The objective of Tariffs
First, it is important to note that the U.S. government debt has been increasing and that it is considered unsustaibable in the long term by the Congressional Budget Office (see figure 1). Since the 1970s, the U.S. has been running an annual trade deficit, a phenomenon that became more pronounced with the rapid industrialization of China in the early 2000s. This trade imbalance stems from the fact that the U.S. borrow to consume, while exporting countries like China - which lend to the U.S. - accumulate trade surpluses and depend on their exports to sustain their own economic growth.
Figure 1 : Federal Debt Held by the Public

Source : https://www.cbo.gov/publication/61172#_idTextAnchor038
This debt dynamic has been made possible by the U.S. dollar's status as the world's main reserve currency, enabling the U.S. to finance its deficits on advantageous terms. That said, it is important to note that the U.S., like many other developed countries, have benefited from globalization, which has enabled consumption at low cost, thanks to imports. However, in the context of increasing deglobalization and growing mistrust between major economic powers, this model based on persistent imbalances seems to become increasingly worrying.

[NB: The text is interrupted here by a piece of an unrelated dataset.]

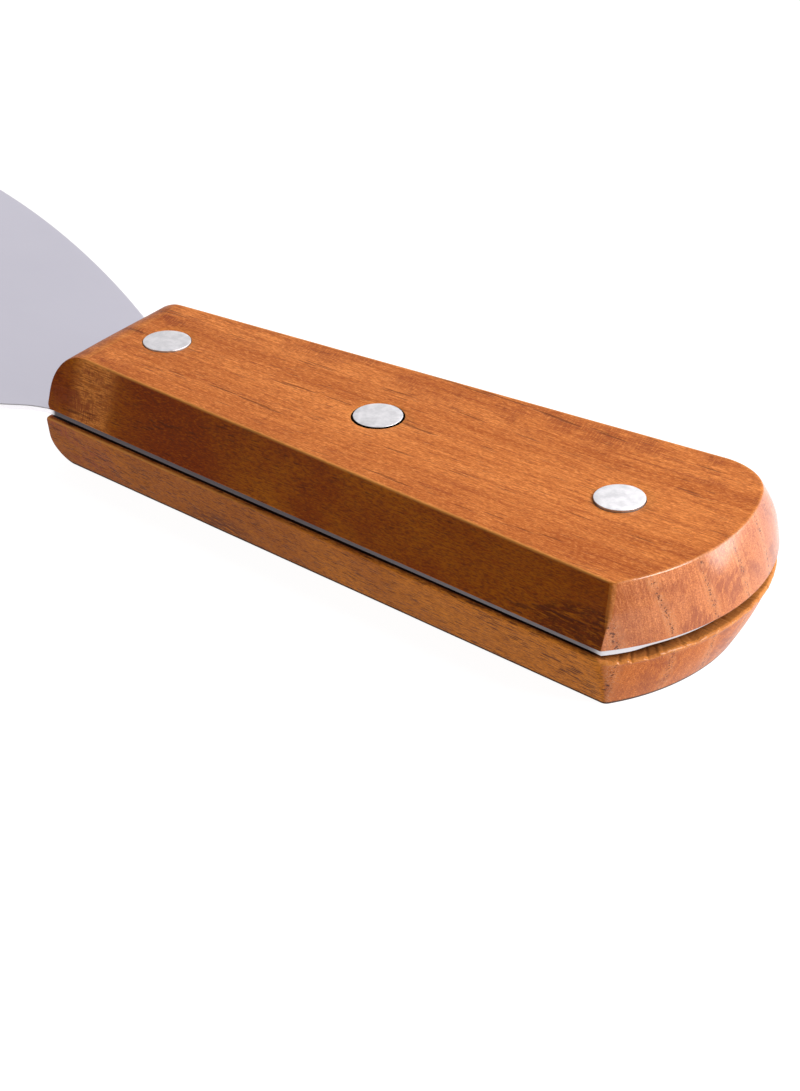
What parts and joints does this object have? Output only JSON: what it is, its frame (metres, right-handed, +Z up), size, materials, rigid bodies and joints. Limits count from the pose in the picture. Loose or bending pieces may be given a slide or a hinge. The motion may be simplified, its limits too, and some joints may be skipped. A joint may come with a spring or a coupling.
{
  "type": "palette knife",
  "caption": "Wide flat-bladed palette or filling knife: a flared steel blade with a full tang between riveted wooden handle scales.",
  "frame": {"origin": "middle of the knife's length and width, on the surface that the handle's underside rests on", "axes": "+X from the blade's edge to the handle's butt, +Y across the width, +Z up, square to the flat of the blade"},
  "size_m": [0.216, 0.1002, 0.0218],
  "materials": {
    "blade_steel": "fine satin, ground along the blade",
    "handle_wood": "clear lacquer, semi-gloss",
    "rivet_metal": "satin, lightly mottled"
  },
  "bodies": {
    "root": {"blade": "blade_steel", "upper_scale": "handle_wood", "lower_scale": "handle_wood", "front_rivet_pin": "rivet_metal", "middle_rivet_pin": "rivet_metal", "rear_rivet_pin": "rivet_metal", "front_rivet_tube": "rivet_metal", "middle_rivet_tube": "rivet_metal", "rear_rivet_tube": "rivet_metal"}
  },
  "joints": []
}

The recent tariffs mark an important turning point. They call into question a global economic model that has persisted for many years, in which exporting countries like China produce at low cost, export massively - particularly to the United States - and accumulate large surpluses, while importing countries - particularly the United States - go into debt in order to consume.
The Trump administration's main objectives in imposing numerous tariffs seem to be threefold: to repatriate some manufacturing production in order to keep promises made to its electoral base, to secure supply chains in an increasingly uncertain geopolitical context, and to tackle the structural problem of American debt. It's a perilous goal, with several risks, and not without consequences.
Impact on Financial Markets so Far
Since the beginning of the year, there has been a sharp decline in equity markets, as well as in U.S. bond markets and with the U.S. dollar relative to a basket of foreign currencies - two segments that typically serve as safe havens during times of market turmoil. Canadian and International stock markets have not been spared. In the current context, gold appears to be the only asset truly fulfiling its traditional role as a safe haven. This trend intensified particulary since April 2, dubbed "Liberation Day" when Mr. Trump unveiled a series of tariffs that the United States intend to impose on various countries, urging them to renegotiate trade terms deemed "more favorable." The situation worsened when China announced it would retaliate with its own countermeasures.
The table below shows the performance of selected stock market indices between the beginning of the year and April 10, 2025:
Market | Benchmark | Year to date 2025 | After April 2 |
US Equities (USD) | S&P 500 | -10.1% | -7.1% |
"Magnificent 7" (USD) | Roundhill Magnificent Seven ETF (MAGS) | -19.1% | -6.7% |
Long-Term U.S. Treasury Bonds (USD) | iShares 20+ Year U.S. Treasury Bond ETF (TLT) | -1.0% | -5.5% |
International Equities (Local currencies) | MSCI EAFE | -4.3% | -7.4% |
Canadian Equities (CAD) | S&P/TSX | -6.2% | -9.0% |
U.S. Dollar vs Basket of Foreign Currencies | DXY (ICE U.S. Dollar Index) | -7.0% | -2.8% |
Gold (USD) | GC (CME Group - Gold Futures) | +18.3% | +0.5% |
To conclude, it should be noted that China exports around $550 billion worth of goods to the U.S. (average 2020 to 2023), while the U.S. exports around $150 billion to China (average 2020 to 2023). These figures underline the importance of their bilateral trade relations. Although this confrontation resembles a tug-of-war between these two superpowers, it is difficult to predict the outcome, which contributes to heightened market volatility. In a highly uncertain environment, the importance of diversification and risk management is clear, and it's vital to stay focused on the long term, since volatility is likely to remain high in the short term.